Could you try this and check whether your requirement is satisfied. I have used the module xml.etree.ElementTree for getting the XML data of files file1, file2 and then appended the contents to a new file with the root node being
<new_root>
...
</new_root>
Code:
import xml.etree.ElementTree as ET
data1 = ET.tostring(ET.parse('file1.xml').getroot()).decode("utf-8")
data2 = ET.tostring(ET.parse('file2.xml').getroot()).decode("utf-8")
f = open("new_file.xml", "a+")
f.write('<new_root>')
f.write(data1)
f.write(data2)
f.write('</new_root>')
f.close()
Additional update:
I tried writing same code for my files present in hdfs there it is working but when i am using same code for my local files system i am getting error. Caused by: java.io.FileNotFoundException: File file:/root/cd/parsed_cd_5.xml does not exist
Original question and initial update
I am using ElementTree to parse XML files. I ran the code in python and it worked like charm. But when i am trying to run the same using spark i am getting below error.
Error:
File "/root/sparkCD.py", line 82, in
for filename in glob.glob(os.path.join(path, '*.xml')): File "/usr/lib64/python2.6/posixpath.py", line 67, in join
elif path == '' or path.endswith('/'):
From the error it is clear that issue is with "for filename in glob.glob(os.path.join(path, '*.xml'))". But i don't know how to achieve the same in pyspark.

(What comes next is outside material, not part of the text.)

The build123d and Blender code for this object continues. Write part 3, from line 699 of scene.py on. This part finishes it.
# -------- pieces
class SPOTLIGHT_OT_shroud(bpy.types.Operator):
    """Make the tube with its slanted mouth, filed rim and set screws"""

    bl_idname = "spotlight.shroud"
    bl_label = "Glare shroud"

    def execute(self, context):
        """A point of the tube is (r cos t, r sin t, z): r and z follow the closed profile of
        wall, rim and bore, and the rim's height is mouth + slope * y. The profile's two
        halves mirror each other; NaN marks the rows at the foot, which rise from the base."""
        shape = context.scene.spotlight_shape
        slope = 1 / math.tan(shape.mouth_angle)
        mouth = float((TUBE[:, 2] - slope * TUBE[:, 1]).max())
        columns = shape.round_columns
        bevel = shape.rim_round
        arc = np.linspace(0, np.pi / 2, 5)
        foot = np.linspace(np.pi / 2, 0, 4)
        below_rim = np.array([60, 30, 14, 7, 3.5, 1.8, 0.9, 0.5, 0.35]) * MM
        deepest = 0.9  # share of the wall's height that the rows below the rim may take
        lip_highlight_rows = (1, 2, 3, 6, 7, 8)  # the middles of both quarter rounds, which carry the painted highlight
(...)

since i can't share my code i will only share the snippet where i am getting error compared to the python code where i am not getting the error.
Python:
path = '/root/cd'
for filename in glob.glob(os.path.join(path, '*.xml')):
tree = ET.parse(filename)
doc = tree.getroot()
Pyspark:
path = sc.textFile("file:///root/cd/")
for filename in glob.glob(os.path.join(path, '*.xml')):
tree = ET.parse(filename)
doc = tree.getroot()
how can i resolve this issue. All i want is the filename that i am currently processing that is currently in my local system cd directory using pyspark.

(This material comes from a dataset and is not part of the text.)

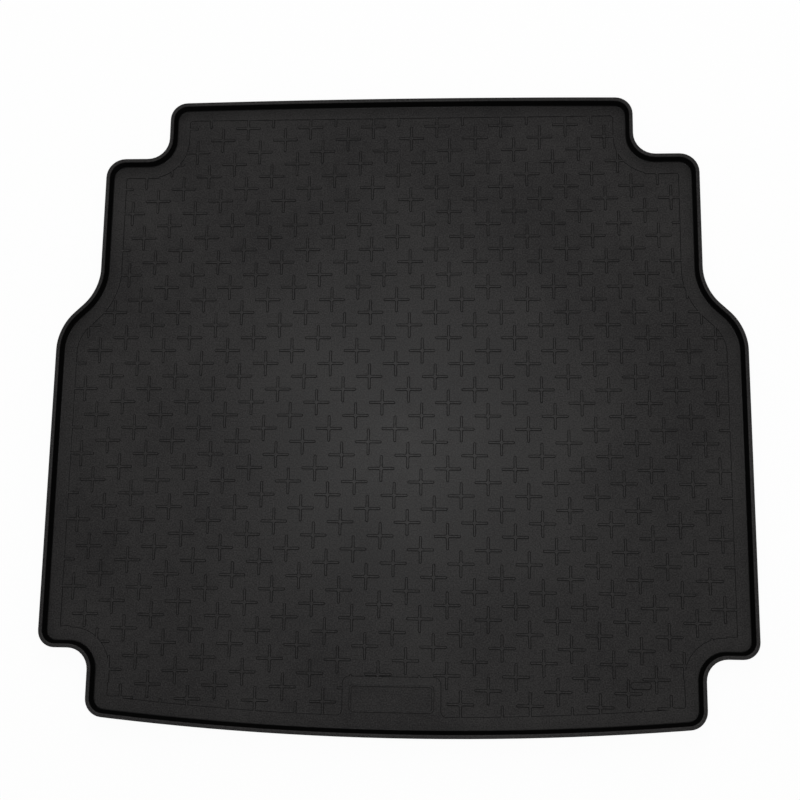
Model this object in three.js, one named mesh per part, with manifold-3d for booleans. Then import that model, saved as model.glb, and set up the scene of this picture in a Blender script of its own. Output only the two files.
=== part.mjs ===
// Boot liner: a one-piece moulded rubber tray for the floor of a car's boot.
// +X runs across the car, +Y towards the seats, +Z up. The origin is on the floor, under the middle.

import * as THREE from "three";
import { mergeGeometries, mergeVertices, toCreasedNormals } from "three/addons/utils/BufferGeometryUtils.js";
import Module from "manifold-3d";

const wasm = await Module();
wasm.setup();

// Plan of the outer edge, in millimetres. The tray is widest behind the wheel arches, narrower
// between them, and steps in again at the far end and at the sill.
const overallDepth = 969;
const wideWidth = 1050.6;
const archWidth = 924;
const farWidth = 726;
const sillWidth = 897.3;
const farTabLength = 95;
const sillTabLength = 118.2;
const flareStart = 308;
const flareRun = 60.1;
const farBow = 3.2;
const sillBow = 22.5;

// Corner radii of the outer edge, walking from the sill up one side to the far end.
const sillCornerRadius = 27;
const sillTabRadius = 31;
const wideCornerRadius = 25;
const flareOuterRadius = 83;
const flareInnerRadius = 80;
const archCornerRadius = 30;
const farTabRadius = 33.5;
const farCornerRadius = 27;

// Section of the base and its lip. The width is at the lip's foot, and a draft is how far in a face leans.
const baseThickness = 3;
const lipRise = 11;
const lipWidth = 9.8;
const outerDraft = 1;
const innerDraft = 4.3;
const crestRound = 1.1;
const footRound = 0.9;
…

Forgive me if this sounds stupid to you.
Update:
I tried the suggestion given below but i am not getting the file name.
below is my code:
filenme = sc.wholeTextFiles("file:///root/cd/")
nameoffile = filenme.map(lambda (name, text): name.split("/").takeRight(1)(0)).take(0)
print (nameoffile)
result i am gettng is
PythonRDD[22] at RDD at PythonRDD.scala:43
Update:
I have written below code instead of wholeTextFiles but i am getting same error. Also i want to say that according to my question i want to get the name of my file so textFile will not help me with that. I tried running the code you suggested but same result i am getting.
path = sc.textFile("file:///root/cd/")
print (path)
If input directory contains many small files then wholeTextFiles would help, check detailed description here.
>>pairRDD = sc.wholeTextFiles('<path>')
>>pairRDD.map(lambda x:x[0]).collect() #print all file names
pairRDD each record contains key as absolute file path and value as entire file content.
Not a full solution, but this appears to be a clear problem with your code.
In python you have:
path = '/root/cd'
Now path should contain the location that you are interested in.
In pySpark however, you do this:
path = sc.textFile("file:///root/cd/")
Now path contains the text in the file at the location that you are interested in.
If you try to run your followup command on that, it makes sense that it tries to do something strange (and thus fails).